Moth on the window pane
Drawn to the light
Can’t find an opening
Back to the light

To say that the song speaks volumes about our current topic, is to state the obvious.  At first glance, they speak of fantastic distractions such as bottles of our favorite nightly elixir, narcotics, and wasting away on gamma rays, which are descriptive of just a few of those that can keep many of us all from the “one thing”.  Of course one is also free to insert their own distraction of never-ending choice that range from incessant entertainment, endless Facebook surfing or simply biding time in your ass imprinted easy chair, simply waiting for the light of your life to finally go out or for some other “white noise for the pain”.  The light forever longs to get in, but “can’t find an opening”, so we simply rinse and repeat.  And as I listened to the song today, it was haunting in its prophetic tone as if the weeping prophet himself was speaking across the ocean waves of my distractions directly at “yours truly”.  And then the thought occurred to me, that though I have been known to commend others to a life well lived and full of purpose, and have sought to employ it in my own life, at times the revelatory paradox from my lips is more like, “Do as I say, not as I do”.  And thus I too many times live my life “twelve steps forward and thirteen steps back”.
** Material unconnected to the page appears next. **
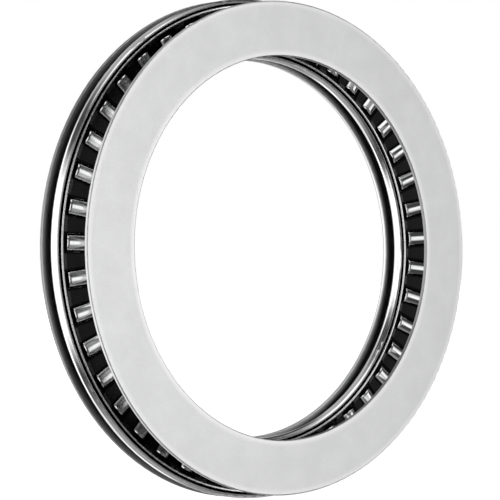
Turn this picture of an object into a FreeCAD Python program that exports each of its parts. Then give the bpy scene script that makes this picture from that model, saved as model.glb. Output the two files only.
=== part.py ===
"""Thrust needle roller bearing: two flat washers with a caged ring of rollers between them.

The shaft axis is +Y and the ring stands upright, with +Z up. The origin is on the shaft
axis, halfway through the housing washer. The other pieces follow towards -Y: the cage with
its rollers, then the shaft washer. The pieces stand spread along the axis, as laid out for
assembly, so the rollers show between the cage and the shaft washer. All sizes are in mm.
"""
import FreeCAD
import Part
import math
import os

# Driving dimensions: washers
WASHER_THICKNESS = 1.0
WASHER_EDGE = 0.25
SHAFT_WASHER_BORE = 85.0
SHAFT_WASHER_OD = 109.2
HOUSING_WASHER_BORE = 85.4
HOUSING_WASHER_OD = 112.2

# Driving dimensions: rollers
ROLLER_COUNT = 43
ROLLER_DIAMETER = 4.0
ROLLER_LENGTH = 7.4
ROLLER_END_ROUND = 0.5
ROLLER_PITCH_RADIUS = 49.5
FIRST_ROLLER_ANGLE = 2.9

# Driving dimensions: cage, two nested shells pressed from sheet
CAGE_OUTER_RADIUS = 56.05
CAGE_INNER_RADIUS = 42.7
CAGE_HEIGHT = 3.6
REAR_SHEET = 0.5
FRONT_SHEET = 0.45
NEST_GAP = 0.05
RIM_ARC = 1.55
RIM_ARC_HEIGHT = 0.25
RIM_BACK_ANGLE = -40
RIM_END_ANGLE = 62
LIP_OFFSET = 0.15
LAND_WIDTH = 1.2
WEB_RECESS = 0.6
WINDOW_DIP = 0.25
WINDOW_END_GAP = 0.1
WINDOW_WIDTH = 4.65
POCKET_END_PLAY = 0.1
POCKET_SIDE_PLAY = 0.08
POCKET_CORNER = 0.3
REAR_FILLET = 0.25
RIM_END_FILLET = 0.2
LIP_FILLET = 0.15

# Driving dimensions: how far the pieces are spread along the axis
REAR_GAP = 1.25
FRONT_GAP = 7.9

# How far the blocks that cut the pockets reach past the faces they cut
CUT_MARGIN = 0.5

# Derived axial positions. "height" is measured from the rollers' axes towards -Y, the front.
ROLLER_RADIUS = ROLLER_DIAMETER / 2
HOUSING_WASHER_FRONT = -WASHER_THICKNESS / 2
ROLLER_AXIS_Y = HOUSING_WASHER_FRONT - REAR_GAP - ROLLER_RADIUS
SHAFT_WASHER_BACK = ROLLER_AXIS_Y - ROLLER_RADIUS - FRONT_GAP
CAGE_TOP = CAGE_HEIGHT / 2
REAR_WEB_TOP = -CAGE_TOP + REAR_SHEET
WEB_TOP = CAGE_TOP - WEB_RECESS
WEB_BOTTOM = WEB_TOP - FRONT_SHEET

# Derived radii: the rounded rims' arc centres, and the front shell that nests between the rims
OUTER_RIM_CENTRE = CAGE_OUTER_RADIUS - RIM_ARC
INNER_RIM_CENTRE = CAGE_INNER_RADIUS + RIM_ARC
FRONT_OUTER_RADIUS = OUTER_RIM_CENTRE + LIP_OFFSET
FRONT_INNER_RADIUS = INNER_RIM_CENTRE - LIP_OFFSET
WEB_OUTER_RADIUS = FRONT_OUTER_RADIUS - LAND_WIDTH
WEB_INNER_RADIUS = FRONT_INNER_RADIUS + LAND_WIDTH

# The two rims of the cage: arc centre's radius, and +1 for bulging outwards or -1 for inwards
OUTER_RIM = (OUTER_RIM_CENTRE, 1)
INNER_RIM = (INNER_RIM_CENTRE, -1)

ORIGIN = FreeCAD.Vector(0, 0, 0)
AXIS = FreeCAD.Vector(0, 1, 0)
OUT = "parts"


def revolve(points):
    """Solid of revolution about the shaft axis, from (radius, y) corner points."""
    corners = [FreeCAD.Vector(radius, y, 0) for radius, y in points]
    outline = Part.makePolygon(corners + corners[:1])
    return Part.Face(outline).revolve(ORIGIN, AXIS, 360)


def at_height(point):
    """Vector of a (radius, height) point, with height counted from the rollers' axes."""
    radius, height = point
    return FreeCAD.Vector(radius, ROLLER_AXIS_Y - height, 0)


def revolve_heights(points):
    """Solid of revolution from (radius, height) corner points."""
    return revolve([(radius, ROLLER_AXIS_Y - height) for radius, height in points])


def ring_edges(solid, circles):
    """The round edges of a solid that lie on the given (radius, height) circles."""
    found = []
    for edge in solid.Edges:
        if not isinstance(edge.Curve, Part.Circle):
            continue
        for radius, height in circles:
            same_radius = abs(edge.Curve.Radius - radius) < 1e-4
            same_height = abs(edge.Curve.Center.y - (ROLLER_AXIS_Y - height)) < 1e-4
            if same_radius and same_height:
                found.append(edge)
    return found


def roller_angle(index):
    """Angle of a roller about the shaft axis, from +X towards +Z, in degrees."""
    return FIRST_ROLLER_ANGLE + index * 360 / ROLLER_COUNT


def around(shape):
    """One copy of a shape, modelled on +X, at every roller's angle."""
    copies = []
    for index in range(ROLLER_COUNT):
        copy = shape.copy()
        copy.rotate(ORIGIN, AXIS, -roller_angle(index))
        copies.append(copy)
    return Part.makeCompound(copies)


def washer(bore, outer_diameter, front_y):
    """Flat washer with its four edges rounded, from front_y back towards +Y."""
    back_y = front_y + WASHER_THICKNESS
    disc = revolve([
        (bore / 2, front_y),
        (outer_diameter / 2, front_y),
        (outer_diameter / 2, back_y),
        (bore / 2, back_y),
    ])
    rims = [edge for edge in disc.Edges if isinstance(edge.Curve, Part.Circle)]
    return disc.makeFillet(WASHER_EDGE, rims)


def housing_washer():
    """Washer that rests against the housing; its outside centres it in the housing bore."""
    return washer(HOUSING_WASHER_BORE, HOUSING_WASHER_OD, HOUSING_WASHER_FRONT)


def shaft_washer():
    """Washer that turns with the shaft; its bore centres it on the shaft."""
    return washer(SHAFT_WASHER_BORE, SHAFT_WASHER_OD, SHAFT_WASHER_BACK - WASHER_THICKNESS)


def pocket_half_width(height):
    """Half width of a straight-sided pocket that clears a roller at this distance from its axis."""
    return math.sqrt(ROLLER_RADIUS ** 2 - height ** 2) + POCKET_SIDE_PLAY


def slot(inner_radius, outer_radius, half_width, low, high, corner):
    """Block on +X that cuts a pocket between two radii and two heights."""
    length = outer_radius - inner_radius
    start = FreeCAD.Vector(inner_radius, ROLLER_AXIS_Y - high, -half_width)
    block = Part.makeBox(length, high - low, 2 * half_width, start)
    uprights = []
    for edge in block.Edges:
        direction = edge.tangentAt(edge.FirstParameter)
        if abs(direction.y) > 0.99:
            uprights.append(edge)
    return block.makeFillet(corner, uprights)


def roller_pocket(half_width, low, high):
    """Pocket that guides a roller at its two ends and two sides."""
    half_length = ROLLER_LENGTH / 2 + POCKET_END_PLAY
    inner = ROLLER_PITCH_RADIUS - half_length
    outer = ROLLER_PITCH_RADIUS + half_length
    return slot(inner, outer, half_width, low, high, POCKET_CORNER)


def rim_point(rim, arc_radius, angle):
    """(radius, height) point on a rim's arc; angle 0 is its widest place and 90 faces the front."""
    centre, side = rim
    turn = math.radians(angle)
    return (centre + side * arc_radius * math.cos(turn), RIM_ARC_HEIGHT + arc_radius * math.sin(turn))


def rim_back_point(rim, arc_radius, height):
    """(radius, height) point where the flat flank behind a rim's arc reaches a height."""
    centre, side = rim
    turn = math.radians(RIM_BACK_ANGLE)
    reach = (arc_radius - (height - RIM_ARC_HEIGHT) * math.sin(turn)) / math.cos(turn)
    return (centre + side * reach, height)


def rim_flank_height(arc_radius, reach):
    """Height where the flat flank behind a rim's arc is this far from the arc's centre radius."""
    turn = math.radians(RIM_BACK_ANGLE)
    return RIM_ARC_HEIGHT + (arc_radius - reach * math.cos(turn)) / math.sin(turn)


def rim_arc(rim, arc_radius, start_angle, end_angle):
    """Edge along a rim's arc between two angles."""
    middle_angle = (start_angle + end_angle) / 2
    places = [rim_point(rim, arc_radius, angle) for angle in (start_angle, middle_angle, end_angle)]
    return Part.Arc(*[at_height(place) for place in places]).toShape()


def straight(first, second):
    """Straight edge between two (radius, height) points."""
    return Part.LineSegment(at_height(first), at_height(second)).toShape()


def rim_edges(rim):
    """Outline of one rounded rim of the rear shell, from its back corner round to its inside."""
    inner_arc = RIM_ARC - REAR_SHEET
    back = rim_back_point(rim, RIM_ARC, -CAGE_TOP)
    inside = rim_back_point(rim, inner_arc, REAR_WEB_TOP)
    return [
        straight(back, rim_point(rim, RIM_ARC, RIM_BACK_ANGLE)),
        rim_arc(rim, RIM_ARC, RIM_BACK_ANGLE, RIM_END_ANGLE),
        straight(rim_point(rim, RIM_ARC, RIM_END_ANGLE), rim_point(rim, inner_arc, RIM_END_ANGLE)),
        rim_arc(rim, inner_arc, RIM_END_ANGLE, RIM_BACK_ANGLE),
        straight(rim_point(rim, inner_arc, RIM_BACK_ANGLE), inside),
    ]


def cage_rear_shell():
    """Rear shell: a flat ring whose outer and inner rims bulge and close in on the front shell."""
    outer_back = rim_back_point(OUTER_RIM, RIM_ARC, -CAGE_TOP)
    inner_back = rim_back_point(INNER_RIM, RIM_ARC, -CAGE_TOP)
    outer_inside = rim_back_point(OUTER_RIM, RIM_ARC - REAR_SHEET, REAR_WEB_TOP)
    inner_inside = rim_back_point(INNER_RIM, RIM_ARC - REAR_SHEET, REAR_WEB_TOP)
    outline = [straight(inner_back, outer_back), straight(outer_inside, inner_inside)]
    outline += rim_edges(OUTER_RIM)
    outline += rim_edges(INNER_RIM)
    wire = Part.Wire(Part.__sortEdges__(outline))
    shell = Part.Face(wire).revolve(ORIGIN, AXIS, 360)
    shell = shell.makeFillet(REAR_FILLET, ring_edges(shell, [outer_back, inner_back]))
    ends = [rim_point(rim, RIM_ARC, RIM_END_ANGLE) for rim in (OUTER_RIM, INNER_RIM)]
    shell = shell.makeFillet(RIM_END_FILLET, ring_edges(shell, ends))
    half_width = pocket_half_width(REAR_WEB_TOP)
    pocket = roller_pocket(half_width, -CAGE_TOP - CUT_MARGIN, REAR_WEB_TOP + CUT_MARGIN)
    return shell.cut(around(pocket))


def wall_foot(rim, wall_inside):
    """Foot of a front wall, set in the corner of the rear shell: three (radius, height) points."""
    centre, side = rim
    inner_arc = RIM_ARC - REAR_SHEET - NEST_GAP
    foot_height = REAR_WEB_TOP + NEST_GAP
    return [
        (centre + side * LIP_OFFSET, rim_flank_height(inner_arc, LIP_OFFSET)),
        rim_back_point(rim, inner_arc, foot_height),
        (wall_inside, foot_height),
    ]


def cage_front_shell():
    """Front shell: two walls and two narrow lands around a recessed web with the pockets."""
    outer_wall = FRONT_OUTER_RADIUS - FRONT_SHEET
    inner_wall = FRONT_INNER_RADIUS + FRONT_SHEET
    shell = revolve_heights([
        *reversed(wall_foot(OUTER_RIM, outer_wall)),
        (FRONT_OUTER_RADIUS, CAGE_TOP),
        (WEB_OUTER_RADIUS, CAGE_TOP),
        (WEB_OUTER_RADIUS, WEB_TOP),
        (WEB_INNER_RADIUS, WEB_TOP),
        (WEB_INNER_RADIUS, CAGE_TOP),
        (FRONT_INNER_RADIUS, CAGE_TOP),
        *wall_foot(INNER_RIM, inner_wall),
        (inner_wall, WEB_BOTTOM),
        (outer_wall, WEB_BOTTOM),
    ])
    bends = [(FRONT_OUTER_RADIUS, CAGE_TOP), (FRONT_INNER_RADIUS, CAGE_TOP)]
    shell = shell.makeFillet(LIP_FILLET, ring_edges(shell, bends))
    half_width = pocket_half_width(WEB_BOTTOM)
    pocket = roller_pocket(half_width, WEB_BOTTOM - CUT_MARGIN, WEB_TOP + CUT_MARGIN)
    window_inner = inner_wall + WINDOW_END_GAP
    window_outer = outer_wall - WINDOW_END_GAP
    floor = WEB_TOP - WINDOW_DIP
    roof = CAGE_TOP + CUT_MARGIN
    window = slot(window_inner, window_outer, WINDOW_WIDTH / 2, floor, roof, POCKET_CORNER)
    return shell.cut(around(pocket)).cut(around(window))


def roller(index):
    """Cylindrical roller with rounded ends, its axis along the ring's radius."""
    start = ROLLER_PITCH_RADIUS - ROLLER_LENGTH / 2
    base = FreeCAD.Vector(start, ROLLER_AXIS_Y, 0)
    body = Part.makeCylinder(ROLLER_RADIUS, ROLLER_LENGTH, base, FreeCAD.Vector(1, 0, 0))
    rims = [edge for edge in body.Edges if isinstance(edge.Curve, Part.Circle)]
    body = body.makeFillet(ROLLER_END_ROUND, rims)
    body.rotate(ORIGIN, AXIS, -roller_angle(index))
    return body


def build():
    """Every piece of the bearing, by node name."""
    pieces = {
        "housing_washer": housing_washer(),
        "cage_rear_shell": cage_rear_shell(),
        "cage_front_shell": cage_front_shell(),
        "shaft_washer": shaft_washer(),
    }
    for index in range(ROLLER_COUNT):
        pieces[f"roller_{index + 1:02d}"] = roller(index)
    return pieces


os.makedirs(OUT, exist_ok=True)
for name, shape in build().items():
    shape.exportStep(f"{OUT}/{name}.step")
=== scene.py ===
"""Looks of the thrust needle roller bearing: steel materials, studio and camera. Metres."""

import math

import bpy
from mathutils import Matrix, Vector


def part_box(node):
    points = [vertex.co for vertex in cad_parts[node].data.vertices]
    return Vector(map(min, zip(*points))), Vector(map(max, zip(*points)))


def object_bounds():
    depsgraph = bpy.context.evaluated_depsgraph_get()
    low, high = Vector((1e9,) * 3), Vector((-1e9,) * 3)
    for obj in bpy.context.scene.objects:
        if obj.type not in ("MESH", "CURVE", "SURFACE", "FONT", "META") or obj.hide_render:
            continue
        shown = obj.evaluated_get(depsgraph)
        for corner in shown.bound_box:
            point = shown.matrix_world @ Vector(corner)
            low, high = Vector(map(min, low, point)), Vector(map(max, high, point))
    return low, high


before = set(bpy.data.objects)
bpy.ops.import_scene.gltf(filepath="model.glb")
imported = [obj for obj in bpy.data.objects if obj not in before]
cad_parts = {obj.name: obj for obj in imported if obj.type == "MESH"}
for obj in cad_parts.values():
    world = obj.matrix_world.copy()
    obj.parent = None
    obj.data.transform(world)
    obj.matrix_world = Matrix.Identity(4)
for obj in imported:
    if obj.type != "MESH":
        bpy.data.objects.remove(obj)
cad_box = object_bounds()

# Camera: its place around the shaft axis, distance and lens
CAMERA_AZIMUTH = -39.7
CAMERA_ELEVATION = -0.6
CAMERA_ROLL = -0.5
CAMERA_DISTANCE = 0.4458
CAMERA_LENS = 141.4
SENSOR_WIDTH = 36.0
CLIP_START = 0.01
CLIP_END = 50.0
CAMERA_AIM = Vector((0.0004, -0.0003, -0.0003))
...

Learning to Number One’s Days

I heard the story once of a man who made it a practice each day of looking in the mirror and saying something to the extent of, “Today, perhaps today, you will die”.  When I first heard of it many years ago, I thought it quite morbid, yet the longer I live, I know exactly why this was his practice.  Because you see, realizing the brevity of one’s life, is indeed the proverbial key to a life lived well in the here and now, and evidently King David also knew this ancient secret as he writes in Psalm 90:12:

            So teach us to number our days

            that we may get a heart of wisdom. (ESV)

I’ve now inscribed this verse on just about every page of my prayer journal so that I see it each day as I offer prayers for myself and others.  It is there to remind me to “get busy living” (Andy Dufrane), and to stop allowing life’s fantastic distractions to keep me from being on mission with my creator by tapping into why I am here, as well as to put my own small “dent in the universe” (Steve Jobs), rather than being caught with my pants down for my final dress rehearsal.

Oh to be sure, a life of contentment and as a faithful ordinary is commendable in the eyes of the Lord, but yet this all depends on how many talents you currently have in your pocket. Perhaps it’s only one, maybe you have two, or perhaps you have been blessed with five or more.  The goal for each of us is to simply use our talents and invest them in the service of others, rather than bury them in the ground of our most favorite fantastic distractions, only to find out that life went ahead and did the numbering for us, in our otherwise preoccupied absentia from it!